Thank you for this, Christian!
Helped me immensely.
Regards,
Beau
Not sure if this is the same thing, but in lesson 1, I ran the cell that contains this code:
#NB: `search_images` depends on duckduckgo.com, which doesn't always return correct responses.
# If you get a JSON error, just try running it again (it may take a couple of tries).
urls = search_images('bird photos', max_images=1)
urls[0]
And got this error output:
---------------------------------------------------------------------------
HTTPError Traceback (most recent call last)
/tmp/ipykernel_17/2432147335.py in <module>
1 #NB: `search_images` depends on duckduckgo.com, which doesn't always return correct responses.
2 # If you get a JSON error, just try running it again (it may take a couple of tries).
----> 3 urls = search_images('bird photos', max_images=1)
4 urls[0]
/tmp/ipykernel_17/1717929076.py in search_images(term, max_images)
4 def search_images(term, max_images=30):
5 print(f"Searching for '{term}'")
----> 6 return L(ddg_images(term, max_results=max_images)).itemgot('image')
/opt/conda/lib/python3.7/site-packages/duckduckgo_search/compat.py in ddg_images(keywords, region, safesearch, time, size, color, type_image, layout, license_image, max_results, page, output, download)
80 type_image=type_image,
81 layout=layout,
---> 82 license_image=license_image,
83 ):
84 results.append(r)
/opt/conda/lib/python3.7/site-packages/duckduckgo_search/duckduckgo_search.py in images(self, keywords, region, safesearch, timelimit, size, color, type_image, layout, license_image)
403 assert keywords, "keywords is mandatory"
404
--> 405 vqd = self._get_vqd(keywords)
406 assert vqd, "error in getting vqd"
407
/opt/conda/lib/python3.7/site-packages/duckduckgo_search/duckduckgo_search.py in _get_vqd(self, keywords)
93 def _get_vqd(self, keywords: str) -> Optional[str]:
94 """Get vqd value for a search query."""

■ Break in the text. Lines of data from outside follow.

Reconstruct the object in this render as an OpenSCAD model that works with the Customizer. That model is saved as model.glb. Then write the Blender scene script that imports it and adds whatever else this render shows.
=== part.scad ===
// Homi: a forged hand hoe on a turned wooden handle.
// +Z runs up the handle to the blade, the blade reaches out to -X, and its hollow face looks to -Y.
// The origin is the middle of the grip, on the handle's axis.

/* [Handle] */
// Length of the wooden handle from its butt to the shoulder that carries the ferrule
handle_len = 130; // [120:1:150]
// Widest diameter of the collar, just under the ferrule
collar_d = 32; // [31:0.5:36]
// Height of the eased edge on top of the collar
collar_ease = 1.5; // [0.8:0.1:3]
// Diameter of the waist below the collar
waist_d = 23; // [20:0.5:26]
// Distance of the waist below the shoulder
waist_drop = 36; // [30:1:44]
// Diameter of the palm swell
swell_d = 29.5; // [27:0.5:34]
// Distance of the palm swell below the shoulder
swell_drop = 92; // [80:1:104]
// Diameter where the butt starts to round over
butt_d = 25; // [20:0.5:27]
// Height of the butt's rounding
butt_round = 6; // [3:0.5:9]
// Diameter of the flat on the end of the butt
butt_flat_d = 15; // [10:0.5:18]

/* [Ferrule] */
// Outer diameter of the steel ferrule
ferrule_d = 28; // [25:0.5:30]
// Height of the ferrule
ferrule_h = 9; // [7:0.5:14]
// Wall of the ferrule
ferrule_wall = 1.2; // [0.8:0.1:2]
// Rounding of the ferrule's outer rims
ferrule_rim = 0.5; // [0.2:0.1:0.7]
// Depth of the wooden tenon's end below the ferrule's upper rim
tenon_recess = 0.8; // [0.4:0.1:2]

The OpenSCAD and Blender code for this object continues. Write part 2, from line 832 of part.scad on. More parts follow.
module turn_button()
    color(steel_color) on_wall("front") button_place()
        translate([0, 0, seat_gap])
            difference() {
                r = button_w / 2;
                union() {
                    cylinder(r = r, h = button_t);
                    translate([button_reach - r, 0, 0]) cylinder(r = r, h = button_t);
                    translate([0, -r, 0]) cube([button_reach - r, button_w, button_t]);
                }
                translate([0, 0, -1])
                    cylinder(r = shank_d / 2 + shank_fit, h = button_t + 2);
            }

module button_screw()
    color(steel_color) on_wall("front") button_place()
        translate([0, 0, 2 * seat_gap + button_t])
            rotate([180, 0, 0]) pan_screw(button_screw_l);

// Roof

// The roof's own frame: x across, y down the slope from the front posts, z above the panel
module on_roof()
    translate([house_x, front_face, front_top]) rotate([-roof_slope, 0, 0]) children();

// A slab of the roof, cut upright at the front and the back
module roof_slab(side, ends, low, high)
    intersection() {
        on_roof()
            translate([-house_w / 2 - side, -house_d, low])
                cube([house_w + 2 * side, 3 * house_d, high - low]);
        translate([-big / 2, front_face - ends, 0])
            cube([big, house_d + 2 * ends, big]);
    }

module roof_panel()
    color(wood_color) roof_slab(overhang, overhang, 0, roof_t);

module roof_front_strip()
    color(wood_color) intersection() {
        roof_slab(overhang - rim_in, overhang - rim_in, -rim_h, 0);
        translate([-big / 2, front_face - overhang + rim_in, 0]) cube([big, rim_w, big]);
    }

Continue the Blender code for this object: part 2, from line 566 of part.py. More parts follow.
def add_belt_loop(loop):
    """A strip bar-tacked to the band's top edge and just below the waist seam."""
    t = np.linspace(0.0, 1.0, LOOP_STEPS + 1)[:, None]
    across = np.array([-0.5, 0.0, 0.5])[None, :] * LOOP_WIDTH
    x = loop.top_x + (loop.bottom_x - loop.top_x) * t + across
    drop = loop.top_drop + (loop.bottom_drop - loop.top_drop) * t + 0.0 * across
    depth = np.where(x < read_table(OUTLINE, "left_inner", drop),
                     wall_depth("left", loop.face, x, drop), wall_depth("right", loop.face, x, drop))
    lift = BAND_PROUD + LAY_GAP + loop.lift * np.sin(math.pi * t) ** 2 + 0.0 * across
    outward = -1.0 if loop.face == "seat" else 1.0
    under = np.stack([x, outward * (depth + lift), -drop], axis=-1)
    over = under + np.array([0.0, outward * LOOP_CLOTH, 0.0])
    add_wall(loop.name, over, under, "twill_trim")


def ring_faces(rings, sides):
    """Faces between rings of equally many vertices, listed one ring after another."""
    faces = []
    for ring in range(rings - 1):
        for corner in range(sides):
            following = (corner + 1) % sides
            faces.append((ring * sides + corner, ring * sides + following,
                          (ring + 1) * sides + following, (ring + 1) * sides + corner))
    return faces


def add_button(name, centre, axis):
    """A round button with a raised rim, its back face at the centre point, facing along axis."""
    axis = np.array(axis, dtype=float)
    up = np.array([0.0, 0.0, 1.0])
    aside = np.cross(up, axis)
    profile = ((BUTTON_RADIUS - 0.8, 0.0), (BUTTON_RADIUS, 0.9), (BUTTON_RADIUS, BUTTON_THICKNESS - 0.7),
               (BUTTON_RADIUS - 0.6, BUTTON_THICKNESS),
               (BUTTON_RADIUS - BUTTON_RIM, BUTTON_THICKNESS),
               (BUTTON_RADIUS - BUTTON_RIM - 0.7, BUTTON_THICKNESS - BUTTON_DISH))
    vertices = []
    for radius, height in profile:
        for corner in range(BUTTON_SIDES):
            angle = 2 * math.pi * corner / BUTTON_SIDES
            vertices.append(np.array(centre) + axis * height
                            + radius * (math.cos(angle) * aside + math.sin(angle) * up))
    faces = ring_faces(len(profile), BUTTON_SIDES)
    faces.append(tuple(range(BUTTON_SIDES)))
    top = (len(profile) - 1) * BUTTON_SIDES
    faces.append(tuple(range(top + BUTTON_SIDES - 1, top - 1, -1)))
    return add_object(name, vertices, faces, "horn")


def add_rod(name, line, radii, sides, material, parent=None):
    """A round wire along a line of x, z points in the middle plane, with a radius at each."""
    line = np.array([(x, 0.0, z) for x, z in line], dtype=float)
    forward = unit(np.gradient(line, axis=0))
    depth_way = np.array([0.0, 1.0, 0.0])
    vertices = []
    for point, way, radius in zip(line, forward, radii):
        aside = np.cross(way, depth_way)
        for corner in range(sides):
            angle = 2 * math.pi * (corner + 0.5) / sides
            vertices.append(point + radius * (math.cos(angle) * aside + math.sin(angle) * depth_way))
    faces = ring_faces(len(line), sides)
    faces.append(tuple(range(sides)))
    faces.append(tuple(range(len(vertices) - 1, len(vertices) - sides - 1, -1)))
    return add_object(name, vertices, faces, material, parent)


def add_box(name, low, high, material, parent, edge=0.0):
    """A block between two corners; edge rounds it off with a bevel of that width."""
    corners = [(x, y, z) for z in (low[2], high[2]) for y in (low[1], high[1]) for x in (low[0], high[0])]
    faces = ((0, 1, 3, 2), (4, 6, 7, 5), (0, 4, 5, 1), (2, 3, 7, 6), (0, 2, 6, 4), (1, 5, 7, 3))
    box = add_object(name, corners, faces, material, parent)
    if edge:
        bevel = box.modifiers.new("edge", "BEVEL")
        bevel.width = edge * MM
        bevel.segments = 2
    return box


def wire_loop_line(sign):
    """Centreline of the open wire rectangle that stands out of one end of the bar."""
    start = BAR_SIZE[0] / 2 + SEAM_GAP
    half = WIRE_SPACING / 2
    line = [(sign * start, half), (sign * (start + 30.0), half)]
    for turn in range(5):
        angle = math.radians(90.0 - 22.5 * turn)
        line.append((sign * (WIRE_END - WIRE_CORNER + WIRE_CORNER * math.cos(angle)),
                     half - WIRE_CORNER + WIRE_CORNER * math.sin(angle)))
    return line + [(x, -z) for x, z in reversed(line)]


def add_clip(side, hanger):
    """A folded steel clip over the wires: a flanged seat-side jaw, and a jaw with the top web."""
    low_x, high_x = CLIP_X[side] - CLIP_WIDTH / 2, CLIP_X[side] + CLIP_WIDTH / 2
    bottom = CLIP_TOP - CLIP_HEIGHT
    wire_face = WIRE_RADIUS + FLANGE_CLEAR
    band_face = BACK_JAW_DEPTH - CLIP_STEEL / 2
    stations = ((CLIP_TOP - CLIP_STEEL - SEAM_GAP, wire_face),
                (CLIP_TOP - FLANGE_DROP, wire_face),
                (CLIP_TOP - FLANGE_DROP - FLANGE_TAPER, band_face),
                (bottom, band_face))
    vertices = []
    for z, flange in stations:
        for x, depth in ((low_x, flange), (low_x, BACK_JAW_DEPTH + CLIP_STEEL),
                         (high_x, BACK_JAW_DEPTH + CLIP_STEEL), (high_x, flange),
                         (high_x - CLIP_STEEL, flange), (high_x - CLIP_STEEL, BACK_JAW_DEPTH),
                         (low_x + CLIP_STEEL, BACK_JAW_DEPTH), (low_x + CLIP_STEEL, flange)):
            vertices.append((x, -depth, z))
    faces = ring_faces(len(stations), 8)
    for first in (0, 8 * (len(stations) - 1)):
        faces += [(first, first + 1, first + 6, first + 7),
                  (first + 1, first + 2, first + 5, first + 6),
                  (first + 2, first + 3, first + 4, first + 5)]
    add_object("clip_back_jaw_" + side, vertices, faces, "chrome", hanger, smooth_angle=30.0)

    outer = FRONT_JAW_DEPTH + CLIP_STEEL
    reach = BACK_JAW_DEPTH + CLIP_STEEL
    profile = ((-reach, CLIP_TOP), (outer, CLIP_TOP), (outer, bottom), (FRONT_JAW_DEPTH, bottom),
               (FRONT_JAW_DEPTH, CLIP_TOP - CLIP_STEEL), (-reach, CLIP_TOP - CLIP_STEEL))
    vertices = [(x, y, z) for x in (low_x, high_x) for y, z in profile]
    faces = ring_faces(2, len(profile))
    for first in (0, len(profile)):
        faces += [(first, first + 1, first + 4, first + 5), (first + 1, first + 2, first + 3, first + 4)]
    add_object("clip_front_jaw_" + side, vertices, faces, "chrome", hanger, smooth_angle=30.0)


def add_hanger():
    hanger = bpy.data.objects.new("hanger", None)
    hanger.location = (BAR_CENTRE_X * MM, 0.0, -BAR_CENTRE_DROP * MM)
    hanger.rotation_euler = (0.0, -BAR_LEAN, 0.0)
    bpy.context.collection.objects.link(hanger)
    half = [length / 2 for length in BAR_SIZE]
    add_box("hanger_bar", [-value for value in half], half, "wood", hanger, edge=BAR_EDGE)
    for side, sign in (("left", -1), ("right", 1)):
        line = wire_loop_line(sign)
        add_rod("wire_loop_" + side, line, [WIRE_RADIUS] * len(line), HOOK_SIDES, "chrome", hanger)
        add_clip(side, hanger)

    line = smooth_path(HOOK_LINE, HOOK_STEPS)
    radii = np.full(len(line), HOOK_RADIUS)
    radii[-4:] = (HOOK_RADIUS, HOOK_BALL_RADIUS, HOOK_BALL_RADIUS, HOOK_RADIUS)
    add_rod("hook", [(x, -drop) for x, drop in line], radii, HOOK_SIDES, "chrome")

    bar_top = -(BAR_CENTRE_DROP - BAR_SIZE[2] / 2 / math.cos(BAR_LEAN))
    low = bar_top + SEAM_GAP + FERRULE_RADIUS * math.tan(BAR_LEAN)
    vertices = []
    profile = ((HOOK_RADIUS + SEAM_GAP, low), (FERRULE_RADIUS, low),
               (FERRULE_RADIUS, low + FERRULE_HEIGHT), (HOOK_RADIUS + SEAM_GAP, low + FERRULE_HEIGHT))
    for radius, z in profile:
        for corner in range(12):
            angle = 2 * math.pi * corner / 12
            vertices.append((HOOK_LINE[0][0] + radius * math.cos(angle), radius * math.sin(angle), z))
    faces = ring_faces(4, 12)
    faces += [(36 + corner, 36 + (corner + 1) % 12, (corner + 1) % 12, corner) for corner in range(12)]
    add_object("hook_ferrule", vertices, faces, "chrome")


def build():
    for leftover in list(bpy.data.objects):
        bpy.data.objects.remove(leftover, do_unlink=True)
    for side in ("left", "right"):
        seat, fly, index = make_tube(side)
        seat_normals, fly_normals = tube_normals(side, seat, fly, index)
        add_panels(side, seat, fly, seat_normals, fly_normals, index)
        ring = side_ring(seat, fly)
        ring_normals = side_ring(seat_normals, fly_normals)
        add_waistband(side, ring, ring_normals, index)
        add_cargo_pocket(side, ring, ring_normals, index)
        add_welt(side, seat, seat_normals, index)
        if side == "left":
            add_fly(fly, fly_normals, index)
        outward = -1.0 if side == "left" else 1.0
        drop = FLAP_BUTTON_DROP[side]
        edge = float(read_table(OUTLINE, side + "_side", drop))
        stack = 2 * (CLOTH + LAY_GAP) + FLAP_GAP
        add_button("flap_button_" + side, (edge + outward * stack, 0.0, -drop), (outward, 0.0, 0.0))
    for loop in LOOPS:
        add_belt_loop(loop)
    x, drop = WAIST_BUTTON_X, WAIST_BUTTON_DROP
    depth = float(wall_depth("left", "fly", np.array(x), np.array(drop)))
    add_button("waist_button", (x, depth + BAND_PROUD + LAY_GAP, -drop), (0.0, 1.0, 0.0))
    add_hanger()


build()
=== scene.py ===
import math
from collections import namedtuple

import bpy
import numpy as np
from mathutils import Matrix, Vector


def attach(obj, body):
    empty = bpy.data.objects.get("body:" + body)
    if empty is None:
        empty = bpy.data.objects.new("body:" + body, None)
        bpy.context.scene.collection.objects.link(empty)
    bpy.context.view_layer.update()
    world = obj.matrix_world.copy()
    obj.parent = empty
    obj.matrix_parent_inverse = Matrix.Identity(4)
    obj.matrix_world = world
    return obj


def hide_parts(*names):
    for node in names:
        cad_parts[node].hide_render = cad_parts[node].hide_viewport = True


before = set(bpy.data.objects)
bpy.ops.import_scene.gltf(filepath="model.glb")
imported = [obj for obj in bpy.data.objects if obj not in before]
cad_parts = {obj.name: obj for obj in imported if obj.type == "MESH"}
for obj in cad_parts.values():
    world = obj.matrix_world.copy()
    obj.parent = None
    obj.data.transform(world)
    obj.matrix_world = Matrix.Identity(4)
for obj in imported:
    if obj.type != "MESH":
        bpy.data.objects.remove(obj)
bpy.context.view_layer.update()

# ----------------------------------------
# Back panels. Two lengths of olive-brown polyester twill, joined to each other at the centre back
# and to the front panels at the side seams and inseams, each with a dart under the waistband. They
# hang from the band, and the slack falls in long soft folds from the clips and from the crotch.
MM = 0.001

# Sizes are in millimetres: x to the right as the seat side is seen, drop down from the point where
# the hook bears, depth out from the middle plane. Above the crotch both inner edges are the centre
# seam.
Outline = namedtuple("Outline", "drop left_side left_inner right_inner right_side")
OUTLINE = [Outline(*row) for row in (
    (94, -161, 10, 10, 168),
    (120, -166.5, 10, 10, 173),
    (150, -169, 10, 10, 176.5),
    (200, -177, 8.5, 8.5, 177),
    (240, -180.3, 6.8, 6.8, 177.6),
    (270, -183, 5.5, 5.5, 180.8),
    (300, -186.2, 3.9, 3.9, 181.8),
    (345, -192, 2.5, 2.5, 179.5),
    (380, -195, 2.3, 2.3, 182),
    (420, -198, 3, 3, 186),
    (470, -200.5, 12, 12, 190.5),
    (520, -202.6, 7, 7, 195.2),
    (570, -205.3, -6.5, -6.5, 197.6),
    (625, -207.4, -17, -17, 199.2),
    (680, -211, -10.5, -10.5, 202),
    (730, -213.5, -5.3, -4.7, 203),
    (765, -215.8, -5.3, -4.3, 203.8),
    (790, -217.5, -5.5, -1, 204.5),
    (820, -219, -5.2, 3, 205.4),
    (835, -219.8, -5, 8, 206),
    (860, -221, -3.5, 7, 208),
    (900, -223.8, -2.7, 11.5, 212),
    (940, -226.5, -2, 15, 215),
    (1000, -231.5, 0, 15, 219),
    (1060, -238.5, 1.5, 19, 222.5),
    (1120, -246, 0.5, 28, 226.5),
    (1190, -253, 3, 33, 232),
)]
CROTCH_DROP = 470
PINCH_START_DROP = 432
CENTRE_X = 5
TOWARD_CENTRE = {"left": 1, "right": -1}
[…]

---> 95 resp = self._get_url("POST", "https://duckduckgo.com", data={"q": keywords})
96 if resp:
97 for c1, c2 in (
/opt/conda/lib/python3.7/site-packages/duckduckgo_search/duckduckgo_search.py in _get_url(self, method, url, **kwargs)
87 logger.warning(f"_get_url() {url} {type(ex).__name__} {ex}")
88 if i >= 2 or "418" in str(ex):
---> 89 raise ex
90 sleep(3)
91 return None
/opt/conda/lib/python3.7/site-packages/duckduckgo_search/duckduckgo_search.py in _get_url(self, method, url, **kwargs)
80 )
81 if self._is_500_in_url(str(resp.url)) or resp.status_code == 202:
---> 82 raise httpx._exceptions.HTTPError("")
83 resp.raise_for_status()
84 if resp.status_code == 200:
What’s going on? Any help is much appreciated, and thanks in advance!
thank you kindly!! that works!!
Thank you this worked for me too!
Hi All - I’ve spent a bit of time in the forums trying various solutions proposed but wasn’t able to resolve my error. I kept encountering the 403 error no matter what I did. I eventually was able to adjust the code using pieces from 2 different solutions.
I amended the first code cell under STEP 1
from duckduckgo_search import ddg_images, DDGS
from fastcore.all import *
def search_images(term, max_images=200):
with DDGS(headers = {“Accept-Encoding”: “gzip, deflate, br”}) as ddgs:
results = ddgs.images(keywords=term)
images = [next(results).get(“image”) for _ in range(max_images)]
return L(images)
This resolved the error for me when using Kaggle.